9.3 Features

Quevedo can help organize the dataset, storing the source data, metadata and annotations. Quevedo datasets are file system directories, with a config.toml configuration file in the top level. This configuration file keeps common information about the dataset, such as annotation schema (an array of possible tags to give to the symbols of the graphical language), number of splits and their use for training or testing, or web interface configuration parameters. A title and description of the dataset can also be given.

The top level directory of the dataset is also a perfect place to have non-Quevedo files such as a “readme”, license, or other information.

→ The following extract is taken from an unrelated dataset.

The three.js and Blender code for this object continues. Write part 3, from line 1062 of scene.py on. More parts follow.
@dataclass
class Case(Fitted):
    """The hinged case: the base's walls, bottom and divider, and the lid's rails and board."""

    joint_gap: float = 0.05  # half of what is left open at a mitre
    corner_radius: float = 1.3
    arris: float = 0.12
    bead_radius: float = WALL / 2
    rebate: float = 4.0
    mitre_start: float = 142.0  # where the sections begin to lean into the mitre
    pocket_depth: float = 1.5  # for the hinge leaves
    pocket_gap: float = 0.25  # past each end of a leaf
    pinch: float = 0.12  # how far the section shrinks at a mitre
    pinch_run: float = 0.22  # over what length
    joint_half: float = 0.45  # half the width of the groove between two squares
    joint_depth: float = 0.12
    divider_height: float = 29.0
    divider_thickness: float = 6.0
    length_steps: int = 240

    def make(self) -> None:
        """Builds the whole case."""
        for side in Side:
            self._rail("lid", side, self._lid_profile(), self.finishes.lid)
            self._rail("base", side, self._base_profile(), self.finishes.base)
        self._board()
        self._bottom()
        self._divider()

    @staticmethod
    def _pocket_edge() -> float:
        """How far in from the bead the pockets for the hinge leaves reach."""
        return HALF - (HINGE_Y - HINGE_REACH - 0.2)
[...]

It can also function as a Git1 and/or DVC repository for better distribution.

Source images are organized into directories, keeping them as raw images on disk. Beside the image files, their annotations are stored as JSON files, allowing easy interoperability. Additional directories are used to store neural network configuration and trained weights, as well as inference results, or user-defined scripts and programs. This straightforward organization into directories and files is easy for other tools to consume if necessary, but Quevedo creates and manages it automatically for the user’s convenience.

9.3.1 Annotation Features

Since Quevedo deals with visual data, source files in Quevedo datasets are images in bitmap format. These images are divided into two types: logograms and graphemes.

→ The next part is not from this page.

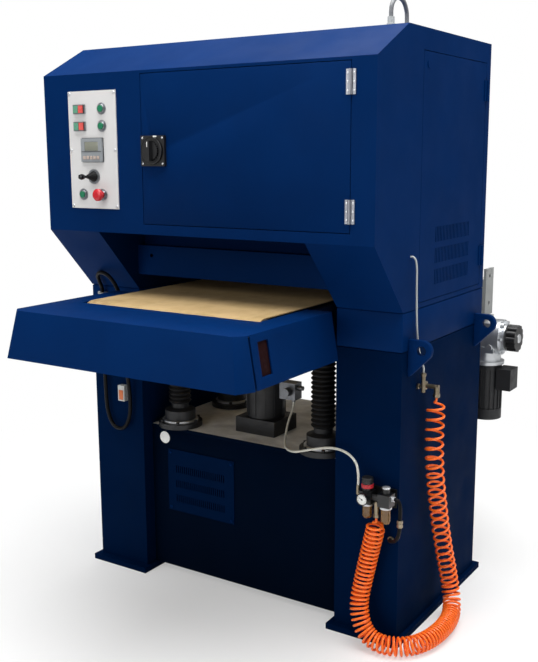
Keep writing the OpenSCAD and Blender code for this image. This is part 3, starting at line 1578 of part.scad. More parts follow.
module coil_hose() {
    base = smooth([for (p = coil_route) beside_right(p)], route_steps);
    pitch = smooth(coil_pitch, route_steps);
    last = len(base) - 1;
    reach = [for (i = 0, s = 0; i <= last; s = i < last ? s + norm(base[i + 1] - base[i]) : s, i = i + 1) s];
    turns = [for (i = 0, w = 0; i <= last;
        w = i < last ? w + norm(base[i + 1] - base[i]) * 2 / (pitch[i] + pitch[i + 1]) : w, i = i + 1) w];
    frame = normals(base, [1, 0, 0]);
    total = turns[last];
    length = reach[last];
    count = round(total * curl_rings);
    middle = [for (j = [0 : count]) let (
            w = total * j / count,
            i = min(last - 1, max([for (m = [0 : last]) if (turns[m] <= w) m])),
            u = (w - turns[i]) / (turns[i + 1] - turns[i]),
            s = reach[i] + u * (reach[i + 1] - reach[i]),
            c = base[i] + u * (base[i + 1] - base[i]),
            t = unit(tangent(base, i) * (1 - u) + tangent(base, i + 1) * u),
            n = square_to(frame[i] * (1 - u) + frame[i + 1] * u, t),
            ends = min(s, length - s),
            grow = ends < coil_in ? 0 : min(1, (ends - coil_in) / coil_r / 0.9),
            ease = grow * grow * (3 - 2 * grow)
        )
        c + coil_r * ease * (cos(360 * w) * n + sin(360 * w) * cross(t, n))];
    gaps = [for (j = [0 : count - 7], k = [j + 5 : min(count, j + 20)]) norm(middle[j] - middle[k])];
    echo(coil_turns = total, hose_gap = min(gaps) - 2 * hose_r, lowest = min([for (m = middle) m[2]]) - hose_r);
    color(orange) placed() sweep(middle, hose_r, hose_sides, [1, 0, 0]);
}

// White air tube from the unit over the base's edge to the valve block.
air_route = [
    [504, 158, 522], [504, 158, 530], [504, 158, 538], [503, 158, 560], [494, 162, 588], [470, 168, 608],
    [436, 174, 618], [398, 180, 618], [358, 190, 608], [318, 196, 596], [276, 200, 582], [236, 210, 570],
    [200, 230, 566], [168, 264, 566], [142, 308, 580], [124, 354, 614], [117, 390, 646], [116, 402, 662],
    [115.8, 405, 671], [115.8, 405, 680]
];
module air_tube() {
    color("#dcdcd2") placed() sweep(smooth([for (p = air_route) over_base(p)], 3), air_tube_r, 8, [0, 1, 0]);
}

// Black cable on the left column, conduit on the roof and the thin tube on the right wall.
cable_route = [
    [-442, 190, 905], [-442, 182, 905], [-442, 173, 905], [-442, 154, 898], [-442, 143, 872], [-442, 148, 830],
    [-442, 165, 750], [-443, 176, 660], [-450, 178, 596], [-472, 178, 554], [-502, 178, 542], [-532, 178, 554],
    [-553, 178, 596], [-560, 177, 660], [-561, 176, 800], [-561, 176, 960], [-561, 176, 1042], [-561, 176, 1062],
    [-558, 160, 1090], [-545, 140, 1114], [-515, 126, 1127], [-480, 122, 1119], [-454, 126, 1092], [-443, 138, 1056],
    [-442, 156, 1035], [-442, 173, 1030], [-442, 182, 1030], [-442, 190, 1030]
];
conduit_route = [
    [528, 279, 1933], [528, 279, 1940], [528, 279, 1949], [528, 284, 1968], [528, 303, 1986], [528, 333, 1992],
    [528, 364, 1984], [528, 384, 1961], [528, 388, 1938], [528, 388, 1926], [528, 388, 1918], [528, 388, 1909.9]
];
side_tube_route = [
    [626, 239, 1235], [630, 239, 1235], [634, 239, 1235], [643, 239, 1226], [646, 242, 1200], [643, 251, 1140],
    [639, 264, 1070], [636, 277, 1010], [637, 290, 950], [643, 306, 902], [646, 312, 884], [646, 312, 876],
    [646, 312, 868]
];
module cables() {
    color(black) placed() {
        sweep(smooth([for (p = cable_route) beside_left(p)], 2), cable_r, 8, [1, 0, 0]);
        translate([half_w - drawn_half_w, 0, body_h - drawn_body_h]) sweep(smooth(conduit_route, 3), conduit_r, 8, [1, 0, 0]);
        sweep(smooth([for (p = side_tube_route) beside_right(p)], 2), side_tube_r, 8, [0, 0, 1]);
    }
}

base_box();
base_top_plate();
vent_cover();
columns();
spacer_blocks();
left_side_wall();
right_side_wall();
front_frame();
roof_panel();
apron();
lifting_lugs();
jack_housings();
screw_bellows();
lift_motor();
head_frame();
main_motor();
drive_belt();
abrasive_belt();
electrics_plate();
control_panel();
display_unit();
switch_bezels();
front_hinge_bases();
air_unit();
air_bowls();
hose_fittings();
valve_block();
cable_fittings();
front_door();
front_hinge_leaves();
isolator_base();
isolator_knob();
side_door();
upper_button();
middle_button();
lower_button();
upper_green_key();
upper_red_key();
lower_green_key();
lower_red_key();
stop_mushroom();
joystick();
table_frame();
front_cover();
side_covers();
conveyor_belt();
lift_screws();
idler_roller();
drive_roller();
drive_bracket();
feed_gearbox();
feed_motor();
speed_handwheel();
contact_drum();
tension_roller();
motor_pulley();
regulator_knob();
coil_hose();
air_tube();
cables();
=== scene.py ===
"""Looks of a wide-belt surface grinding machine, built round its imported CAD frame.

Objects stand in the row frame in metres. Sizes and places in the classes are in millimetres,
measured as in the part's source: x from the middle of the machine, y from the cabinet's front
face towards the back, z from the floor.
"""

import logging
import math
from collections.abc import Sequence
from dataclasses import KW_ONLY, dataclass
from enum import Enum
from typing import Any

import bpy
from mathutils import Matrix, Vector


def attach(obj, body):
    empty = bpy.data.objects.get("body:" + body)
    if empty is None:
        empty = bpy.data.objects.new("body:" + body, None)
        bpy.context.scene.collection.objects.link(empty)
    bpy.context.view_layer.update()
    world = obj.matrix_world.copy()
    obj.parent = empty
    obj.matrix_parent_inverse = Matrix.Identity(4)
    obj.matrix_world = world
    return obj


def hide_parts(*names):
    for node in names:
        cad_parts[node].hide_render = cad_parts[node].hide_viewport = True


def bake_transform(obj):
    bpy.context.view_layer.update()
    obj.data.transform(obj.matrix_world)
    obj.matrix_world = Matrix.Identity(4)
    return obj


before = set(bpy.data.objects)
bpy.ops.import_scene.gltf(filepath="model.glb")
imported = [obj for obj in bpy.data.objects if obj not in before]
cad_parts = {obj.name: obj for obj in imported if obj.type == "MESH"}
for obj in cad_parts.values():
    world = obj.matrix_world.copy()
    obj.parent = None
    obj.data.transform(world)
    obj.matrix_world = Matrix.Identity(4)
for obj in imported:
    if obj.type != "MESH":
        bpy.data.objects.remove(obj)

log = logging.getLogger("surface_grinder")
Point = tuple[float, float, float]
Spot = tuple[float, float]
Tree = bpy.types.NodeTree
Socket = bpy.types.NodeSocket
Piece = bpy.types.Object

# Metres in a millimetre
MM = 0.001
# The row frame's origin lies this far behind the cabinet's front face
FRONT_Y = 414.0
# Faces that meet at a smaller angle than this are shaded smooth
SMOOTH_ANGLE = math.radians(35)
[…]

Graphemes are atomic, individual symbols that represent some particular meaning in the target graphical language, while logograms are images made of graphemes in complex and meaningful spatial arrangements. In the UML example in Figure 9.2, the different boxes, arrows and characters are graphemes. In the SignWriting example (Figure 9.3), the hand symbols along with the arrows indicating movement are the graphemes. In the sheet music excerpt in Figure 9.1, one can identify the notes, accidentals and other symbols as graphemes.

Both logograms and graphemes have dictionaries of tags, following a global schema defined for each dataset. Using a dictionary permits having more complex annotations than just a single label per object, for example having tags for different independent features, or a hierarchy of tags where some values depend on the values of other tags. Graphemes can be independent, or part of a logogram.

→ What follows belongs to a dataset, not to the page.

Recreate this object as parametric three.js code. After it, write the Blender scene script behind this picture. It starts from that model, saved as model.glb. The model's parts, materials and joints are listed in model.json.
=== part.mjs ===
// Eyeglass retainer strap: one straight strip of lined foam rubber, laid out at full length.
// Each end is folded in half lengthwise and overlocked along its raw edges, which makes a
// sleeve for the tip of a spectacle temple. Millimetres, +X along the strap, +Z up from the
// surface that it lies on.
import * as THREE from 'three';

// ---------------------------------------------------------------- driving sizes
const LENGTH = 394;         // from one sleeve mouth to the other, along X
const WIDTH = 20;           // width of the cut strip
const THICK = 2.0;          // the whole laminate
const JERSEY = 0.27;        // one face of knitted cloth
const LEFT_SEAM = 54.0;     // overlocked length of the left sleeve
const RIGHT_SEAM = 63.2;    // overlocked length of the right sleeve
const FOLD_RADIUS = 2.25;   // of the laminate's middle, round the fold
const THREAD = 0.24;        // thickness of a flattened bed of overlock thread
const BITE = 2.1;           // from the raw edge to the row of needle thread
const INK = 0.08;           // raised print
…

Logograms are comprised of graphemes, but the meaning of the logogram is not just the concatenation of the individual graphemes’ meanings, but rather is derived from their geometric arrangement in the page. Logograms therefore have a list of contained graphemes, each with their own annotation, but these “bound” graphemes also have box data, representing the coordinates in the image where they can be found. Location data is fundamental for graphical languages, since the relative positions and sizes of the graphemes can have important repercussions on meaning.

Since annotation is a highly visual process, especially for the kind of data in Quevedo datasets, Quevedo can launch a web interface as shown in Figure 9.5. This web interface allows editing tags and metadata for all annotations, and drawing bounding boxes in logograms. Custom functions can also be run from the web interface, either aiding with the annotation process, or letting users visualize the results of these functions without having to run any code.

Annotation files (logograms or independent graphemes) can also be assigned metadata, such as source of the data, annotators, or other custom values to aid in the use of the dataset. Additionally, they can be automatically assigned to different “splits”. These splits can then be used to train and test on different subsets of the data, or even perform cross-validation.

9.3.2 Processing features

Quevedo can be used as a library, giving access to the annotations in an easy and organized way, so user code can perform custom processing without having to worry about files and directories or storage formats. However, there is also some higher-level functionality implemented, providing an abstraction over complex tasks that the owner of the dataset may want to carry on.

In the field of Computer Vision, a number of algorithms have been developed to deal with the task of automatically recognizing images or finding relevant objects in them. Quevedo can train neural networks for this task using the data annotated in the dataset. High-level configuration for the neural network is specified in the dataset configuration file, mainly the task to solve, the annotations to use for training, and which tags to learn to recognize. Based on this high-level description, the necessary Darknet configuration files are generated, and the data prepared so Darknet can process it. The neural network can then be trained with a single command, and a simple evaluation can also be performed. The resulting weights can be used by other applications, or directly from Quevedo.

However, linguistic processing is often not as simple as a single labelling task. There may be different preprocessing steps to run, or some analysis required beyond a machine learning algorithm. This is especially true when the available data is scarce, so rule-based processing is necessary alongside whatever data-based processing is possible. Moreover, language is often seen as organized in layers, and processing mimics these layers by building aggregated representations one step at a time. For this purpose, Quevedo can run pipelines, configured again in a declarative and high-level format in the dataset. Pipelines consist of series of steps, including neural network inference, custom processing scripts, or branching pipelines depending on tag values.